The student’s statement continued, “What I want people to know is that no one in our meeting was considering legitimate criticisms of Israeli policies as antisemitic, despite how a few students are trying to frame it.”
The student also criticized the Boycott, Divest, Sanctions (BDS) movement. According to the BDS website, the Palestinian-led effort calls on participants to boycott “companies that play a clear and direct role in Israel’s crimes and where we think we can have an impact.” As part of these boycotts, UChicago students involved in UChicago United for Palestine (UCUP) recently staged a die-in at Pret A Manger to protest its alleged expansion in Israel.
“It’s only with Israel that a select group of students become enraged and are encouraged to protest and boycott everything pertaining to it,” the student wrote. “Can anyone imagine this occurring to any other nationality?… This dehumanizing behavior is not helping anybody, and in my opinion, does damage to the Palestinian cause.”

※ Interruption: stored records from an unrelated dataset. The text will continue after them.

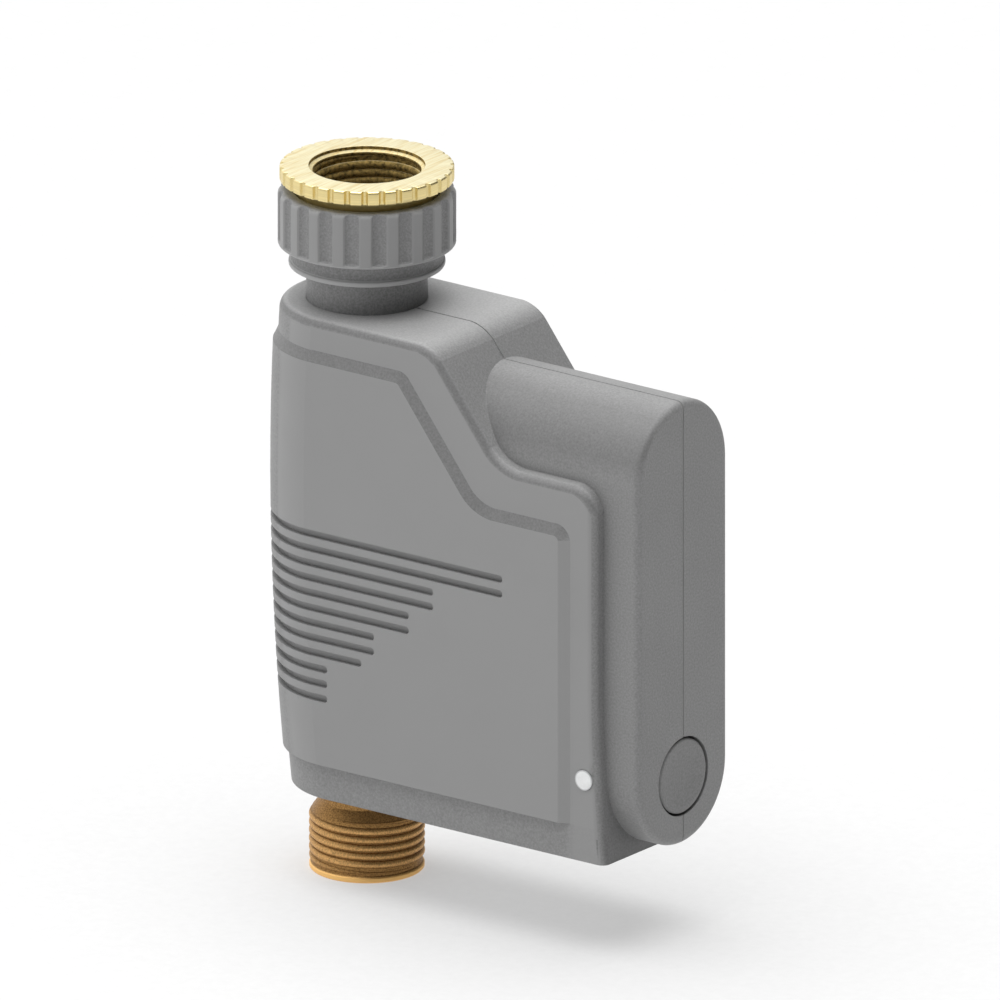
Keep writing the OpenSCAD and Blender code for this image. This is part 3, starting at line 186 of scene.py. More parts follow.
def turning(tree, place):
    """Coordinates that are the same all the way round the axis: distance from it as X, and height as Z."""
    spot = axes(tree, place)
    flat = add(tree, "ShaderNodeCombineXYZ", None, {"X": spot["X"], "Y": spot["Y"]})
    radius = add(tree, "ShaderNodeVectorMath", {"operation": "LENGTH"}, {0: flat.outputs[0]})
    return add(tree, "ShaderNodeCombineXYZ", None, {"X": radius.outputs["Value"], "Z": spot["Z"]}).outputs[0]


def grain(tree, place, size, detail=2.0, roughness=0.6):
    """A random grain whose lumps are about size metres across."""
    return add(tree, "ShaderNodeTexNoise", {"Scale": 1 / size, "Detail": detail, "Roughness": roughness},
               {"Vector": place}).outputs["Fac"]


def finish_of(name, colour, roughness, **shader):
    """A material with its principled shader and the object coordinates that patterns read."""
    mat = bpy.data.materials.new(name)
    mat.use_nodes = True
    tree = mat.node_tree
    tree.nodes.clear()
    settings = {"Base Color": linear(colour), "Roughness": roughness, **shader}
    body = add(tree, "ShaderNodeBsdfPrincipled", settings)
    add(tree, "ShaderNodeOutputMaterial", None, {"Surface": body.outputs[0]})
    return mat, tree, body, add(tree, "ShaderNodeTexCoord").outputs["Object"]


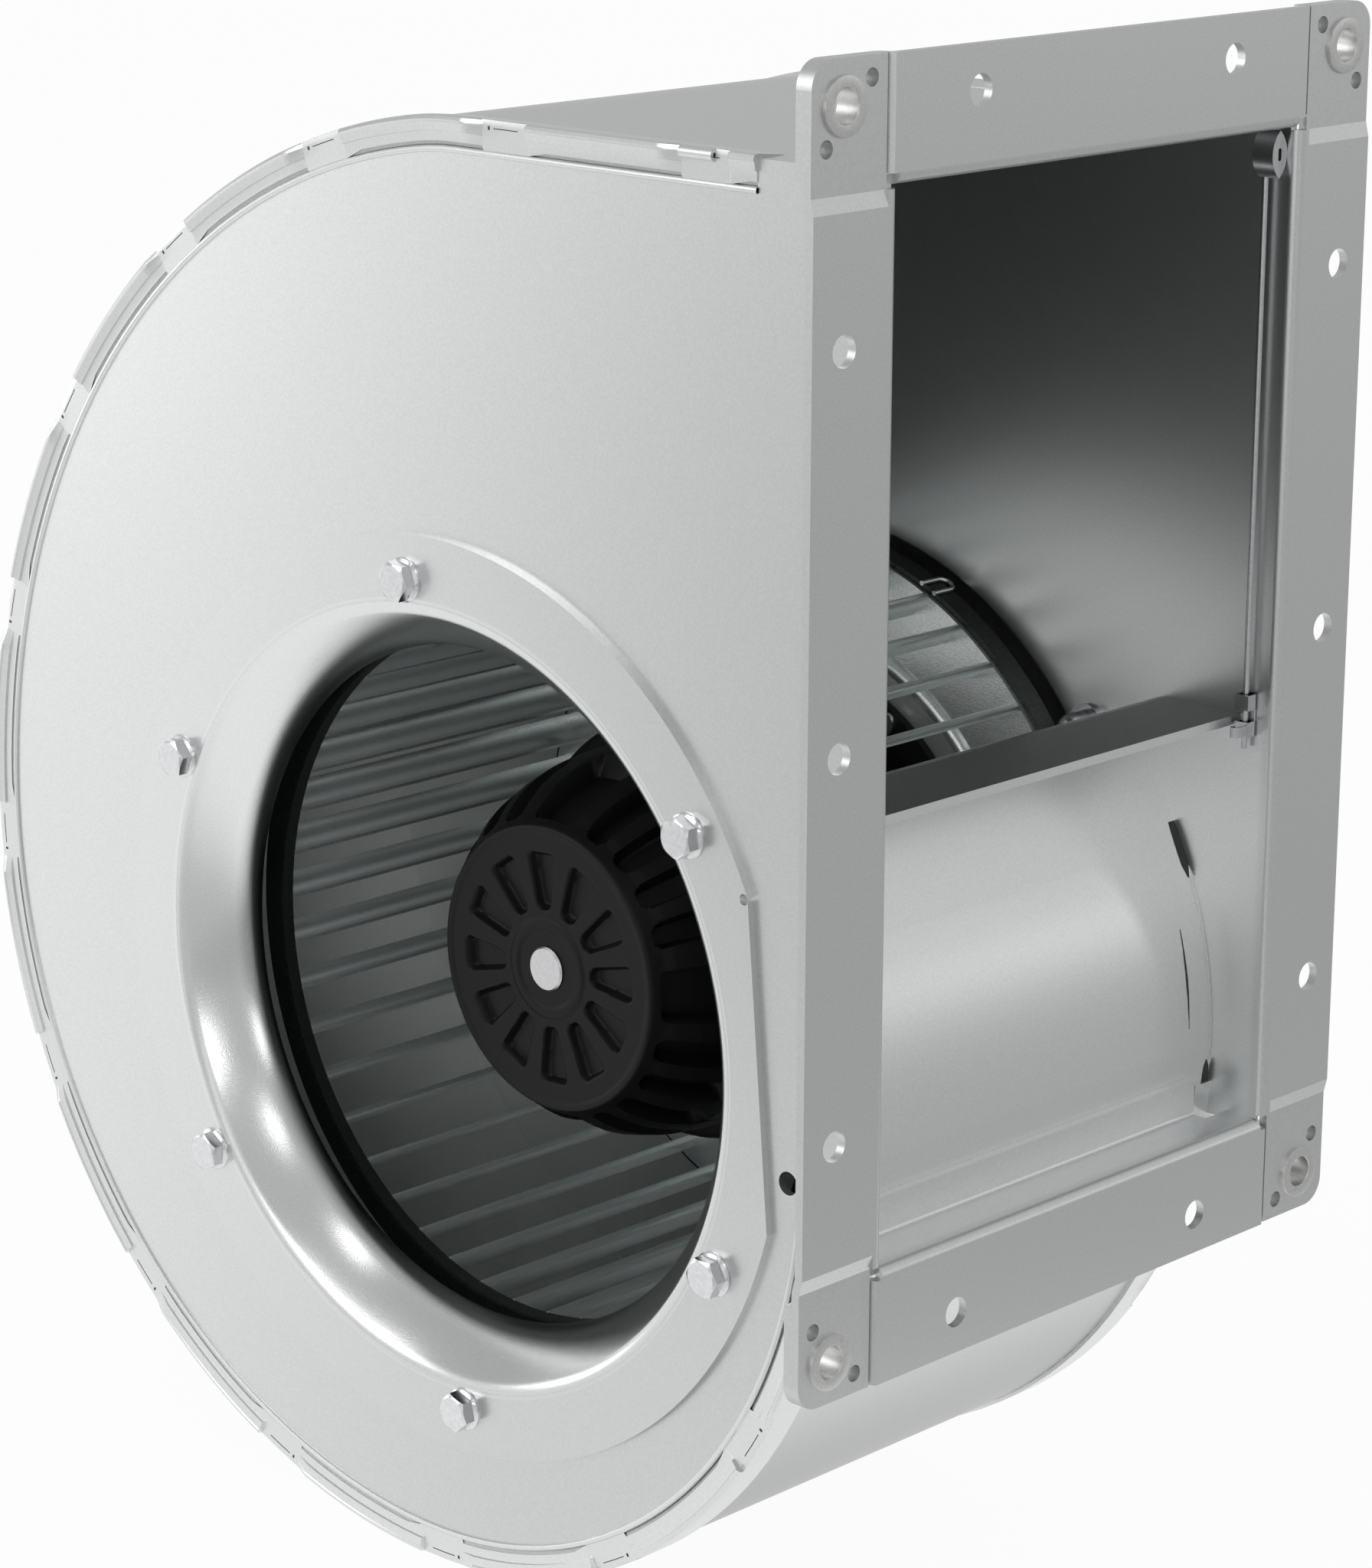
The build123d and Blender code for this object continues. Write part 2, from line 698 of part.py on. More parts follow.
with BuildPart() as impeller_back_ring:
    with BuildSketch(turning_plane):
        with BuildLine():
            Polyline(
                (back_ring_inner_r, disc_back_y),
                (impeller_r, disc_back_y),
                (impeller_r, back_ring_y),
                (impeller_r - impeller_sheet, back_ring_y),
                (impeller_r - impeller_sheet, disc_back_y + impeller_sheet),
                (back_ring_inner_r, disc_back_y + impeller_sheet),
                close=True,
            )
        make_face()
    revolve(axis=wheel_axis)
impeller_back_ring.part.label = "impeller_back_ring"
export_step(impeller_back_ring.part, "parts/impeller_back_ring.step")

# Balance clip, a hairpin of spring sheet pushed over the rim of the back ring
with BuildPart() as balance_clip:
    clip_plane = Plane(
        origin=(axis_x, 0, axis_z),
        x_dir=(cos(radians(balance_clip_angle)), 0, sin(radians(balance_clip_angle))),
        z_dir=(sin(radians(balance_clip_angle)), 0, -cos(radians(balance_clip_angle))),
    )
    with BuildSketch(clip_plane):
        with BuildLine():
            hairpin = Polyline(
                (impeller_r + play, -back_ring_y + balance_clip_length),
                (impeller_r + play, -back_ring_y - play),
                (impeller_r - impeller_sheet - play, -back_ring_y - play),
                (impeller_r - impeller_sheet - play, -disc_back_y - impeller_sheet - play),
            )
            offset(amount=impeller_sheet, side=Side.LEFT)
        make_face()
    extrude(amount=balance_clip_width / 2, both=True)
balance_clip.part.label = "balance_clip"
export_step(balance_clip.part, "parts/balance_clip.step")

# Rotor can: drawn steel, with a front lip for the cap and a rear flange for the back disc
with BuildPart() as rotor_can:
    with BuildSketch(turning_plane):
        with BuildLine():
            flange_front_y = blade_back_y - rotor_wall
            Polyline(
                (rotor_lip_r, rotor_can_front_y),
                (rotor_r, rotor_can_front_y),
                (rotor_r, flange_front_y),
                (rotor_flange_r, flange_front_y),
                (rotor_flange_r, blade_back_y),
                (rotor_r - rotor_wall, blade_back_y),
                (rotor_r - rotor_wall, rotor_can_front_y + rotor_wall),
                (rotor_lip_r, rotor_can_front_y + rotor_wall),
                close=True,
            )
        make_face()
    revolve(axis=wheel_axis)
    fillet(rotor_can.edges().group_by(Axis.Y)[0].sort_by(SortBy.RADIUS)[-1], rotor_wall - play)
    with BuildSketch(wheel_plane.offset(-blade_back_y)):
        with PolarLocations(rotor_rivet_r, rotor_rivet_count):
            Circle(rotor_rivet_d / 2 + play / 2)
    extrude(amount=rotor_wall, mode=Mode.SUBTRACT)
rotor_can.part.label = "rotor_can"
export_step(rotor_can.part, "parts/rotor_can.step")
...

Other boycott movements surrounding recent conflicts include Boycott Russia. Numerous companies also withdrew operations from Russia following the start of the Russia-Ukraine war.
In response to the meeting, UChicago Jews for a Free Palestine (UJFP) released a letter sent to UChicago administrators. In the letter, UJFP denounced the Cohen meeting and requested that Alivisatos heed pro-Palestinian students’ calls to publicly meet about UChicago’s investments and partnerships related to Israel.
“We are writing as Jewish students, alumni, faculty, and staff to denounce President Paul Alivisatos’ recent meeting with Yinam Cohen, the Israeli Consul General to the Midwest, and to request that President Alivisatos grant UChicago United for Palestine and [UChicago] Students for Justice in Palestine (SJP)’s demand for a public meeting,” read UJFP’s public statement. “By meeting with Cohen and entertaining his aims, the UChicago administration has taken a stand in support of genocide.”
In response to Cohen’s X post stating that the meeting aimed to make Jewish students feel safer on campus, UJFP wrote, “The administration’s purported focus on the safety of ‘every Jewish and Israeli student’ suggests a false threat in order to distract from the ongoing genocide in Palestine. There is no reason to believe that we as Jews on the UChicago campus are under threat.”
The Maroon spoke to a member of UJFP, a student at the Law School who requested to be identified by her first name Katja. In response to the University’s stance that the meeting was a neutral, routine event that did not represent political endorsement, Katja said, “I don’t think you can be neutral about genocide, apartheid, or colonialism. I don’t think that’s a real thing.”
The University’s view regarding the meeting was expressed in a University spokesperson’s recent statement to The Maroon.
“The University has developed a consensus against taking social or political stances on issues outside its core mission,” the statement read. “University leaders routinely meet with international leaders from the public and private sector to discuss a range of subjects in research and education, and such meetings do not represent political endorsement.”
Katja said she did not believe that the University was truly practicing neutrality, but rather selectively using the notion of neutrality as a cover to defend its actions.
“According to the University, investment is neutral, but divestment is not neutral. According to the University, partnering with Israeli institutions that create arms and surveillance for the Israeli occupation, partnering on projects that greenwash the actions of Israel to ethnically cleanse Palestinian Bedouins…, meeting with a state envoy who supports Israel’s genocide and who is representing the state in the midst of this genocide, and everything else, is neutral. But meeting with pro-Palestine students—that’s not something the University will do,” Katja said. “The Board of Trustees, the President, and the administration more broadly like to claim neutrality whenever it suits their purposes. But it seems very clear that this photo op was a convenient way to satisfy donor pressures.”
Despite the University administration declining so far to meet with pro-Palestine students, Katja expressed that UCUP, of which UJFP is a member, would continue to demand such a meeting.
“We’re not going to back down. These requests have never been more urgent, and our views are not the minority here,” Katja said. “They are the majority on this campus, but they’re being repressed and denied. So we won’t stop.”
Katja also referenced a recent Chicago City Council vote approving a ceasefire resolution to the conflict in Gaza, as well as a preliminary ruling by the International Court of Justice (ICJ) finding that a genocide was plausible.
“The City of Chicago, as well as international bodies, almost every nation in the world, the UN, and the ICJ all should make it quite clear that the University’s actions… are just not neutral. [The University is] not just complicit, it’s culpable,” she said.